Une cellule Covid long à Strasbourg
Sollicité par Rue89 Strasbourg, le ministère de la Santé n’a pas répondu au sujet de la non application de la loi du 24 janvier, et des solutions médicales et financières à prévoir pour les personnes atteintes de Covid long. Sophie Lacombe a cependant réceptionné un courrier provenant du chef de cabinet de la Première ministre, Thomas Lavielle, daté du 31 mars, indiquant que le décret d’application devrait être publié fin 2023.
D’après l’ARS Grand Est, il est difficile d’estimer combien de personnes sont atteintes dans la région, car elles sont nombreuses à être suivies par des médecins généralistes. L’institution « a permis la création de cellules Covid long sur huit départements dans le Grand Est », avec des recrutements dédiés dans certains établissements. Micro-caillots sanguins, dérèglement du système immunitaire, persistance du virus dans l’organisme… les hypothèses sur les causes du Covid long se précisent, et les scientifiques explorent des pistes pour traiter ses différentes formes.

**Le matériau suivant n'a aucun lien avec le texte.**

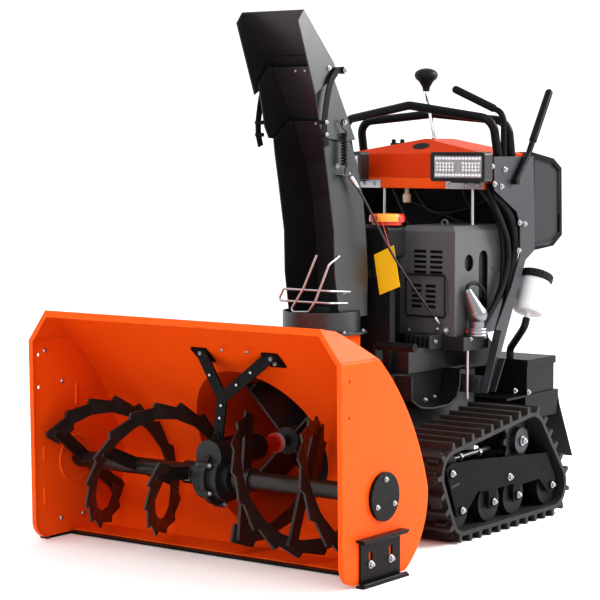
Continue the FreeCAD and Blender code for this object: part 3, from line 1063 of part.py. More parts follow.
clutch_path = [(hoop_x, cell.lever_y, cell.dash_side_z - 14),
               (hoop_x, cell.lever_y, cell.dash_side_z + 106),
               (hoop_x - 148, cell.lever_y, cell.dash_side_z + 170)]
pivot = rod(6, (hoop_x, cell.lever_y, cell.dash_side_z - 12),
            (column_x - cell.seat_gap, cell.lever_y, cell.dash_side_z - 12))
feature("clutch_lever", lever(clutch_path, 34).fuse(pivot))
lever_x = column_x + cell.column_plate + cell.seat_gap + cell.lever_radius
height_path = [(lever_x, cell.dash_front_y + 88, cell.dash_low_z + 5),
               (lever_x, cell.dash_end_y - 41, cell.dash_low_z + 78),
               (lever_x, cell.dash_end_y + 65, cell.dash_low_z + 240)]
pivot = rod(9, (lever_x - cell.lever_radius, *height_path[0][1:]),
            (lever_x + cell.lever_radius, *height_path[0][1:]))
feature("height_lever", lever(height_path, 40).fuse(pivot))

doc.recompute()
problems = []
for item in doc.Objects:
    if any(state in ("Invalid", "Error") for state in item.State):
        problems.append(f"{item.Label}: {item.State}")
for item in subparts:
    if item.Shape.isNull() or not item.Shape.isValid() or not item.Shape.Solids:
        problems.append(f"{item.Label}: bad shape")
if problems:
    raise RuntimeError("; ".join(problems))

os.makedirs("parts", exist_ok=True)
for item in subparts:
    item.Shape.exportStep(f"parts/{item.Label}.step")
    print(f"{item.Label}: {len(item.Shape.Solids)} solid, {item.Shape.Volume / 1e6:.3f} litres")
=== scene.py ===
import math

import bmesh
import bpy
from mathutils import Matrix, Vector


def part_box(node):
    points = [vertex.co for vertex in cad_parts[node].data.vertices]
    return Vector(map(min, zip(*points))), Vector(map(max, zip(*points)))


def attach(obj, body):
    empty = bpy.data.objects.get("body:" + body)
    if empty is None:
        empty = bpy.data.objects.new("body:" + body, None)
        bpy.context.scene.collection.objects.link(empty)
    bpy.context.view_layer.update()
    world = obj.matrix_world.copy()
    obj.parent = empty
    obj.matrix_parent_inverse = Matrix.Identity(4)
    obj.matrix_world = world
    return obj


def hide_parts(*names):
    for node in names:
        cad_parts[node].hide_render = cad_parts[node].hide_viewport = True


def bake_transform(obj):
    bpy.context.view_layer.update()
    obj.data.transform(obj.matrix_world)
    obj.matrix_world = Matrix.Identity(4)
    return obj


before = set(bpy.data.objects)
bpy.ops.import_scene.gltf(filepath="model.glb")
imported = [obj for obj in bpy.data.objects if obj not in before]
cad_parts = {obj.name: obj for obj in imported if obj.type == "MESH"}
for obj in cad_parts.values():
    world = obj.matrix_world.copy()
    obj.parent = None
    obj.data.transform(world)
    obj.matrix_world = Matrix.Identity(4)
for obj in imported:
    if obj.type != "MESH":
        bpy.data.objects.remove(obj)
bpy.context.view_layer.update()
scene = bpy.context.scene

# ---- View -----------------------------------------------------------------------------------
# The machine is seen from in front, over its left track, from just above the housing. The lens
# is long, so its upright edges stay upright.
swing, rise = math.radians(36.3935), math.radians(4.5422)
lens = bpy.data.cameras.new("view")
lens.lens, lens.sensor_width, lens.clip_end = 120.13, 36.0, 200.0
camera = bpy.data.objects.new("view", lens)
camera.location = (2.9388, -4.1920, 0.9807)
from_machine = Vector((math.sin(swing) * math.cos(rise), -math.cos(swing) * math.cos(rise),
                       math.sin(rise)))
camera.rotation_mode = "QUATERNION"
camera.rotation_quaternion = (-from_machine).to_track_quat("-Z", "Y")
scene.collection.objects.link(camera)
scene.camera = camera


# ---- Studio ---------------------------------------------------------------------------------
# A pale floor that runs out to a white surround, three large soft lamps, and what every finish
# and piece below is made with: a shader socket that takes sums, a finish, and stock that is
# turned, bent and joined into a mesh.
class Reading:
    """Something that varies over a surface; arithmetic on it becomes shader maths."""

    def __init__(self, finish, socket):
        self.finish, self.socket = finish, socket

    def maths(self, operation, first, second):
        return self.finish.node("ShaderNodeMath", {"operation": operation},
                                {0: first, 1: second})

    def __add__(self, other):
        return self.maths("ADD", self, other)

    def __sub__(self, other):
        return self.maths("SUBTRACT", self, other)

    def __rsub__(self, other):
        return self.maths("SUBTRACT", other, self)

    def __mul__(self, other):
        return self.maths("MULTIPLY", self, other)

    def __gt__(self, other):
        return self.maths("GREATER_THAN", self, other)

    def __lt__(self, other):
        return self.maths("LESS_THAN", self, other)

    __radd__, __rmul__ = __add__, __mul__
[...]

Les consultations de la cellule Covid long alsacienne se déroulent à l’hôpital de Hautepierre, à Strasbourg. Photo : TV / Rue89 Strasbourg / cc
La cellule Covid long des Hôpitaux universitaires de Strasbourg, censée couvrir les besoins du département de la Collectivité européenne d’Alsace, a ouvert ses portes en janvier 2023. « Je suis les dossiers d’une soixantaine de personnes », indique Paolo Licinio, qui n’a plus de rendez-vous disponibles jusqu’en juillet.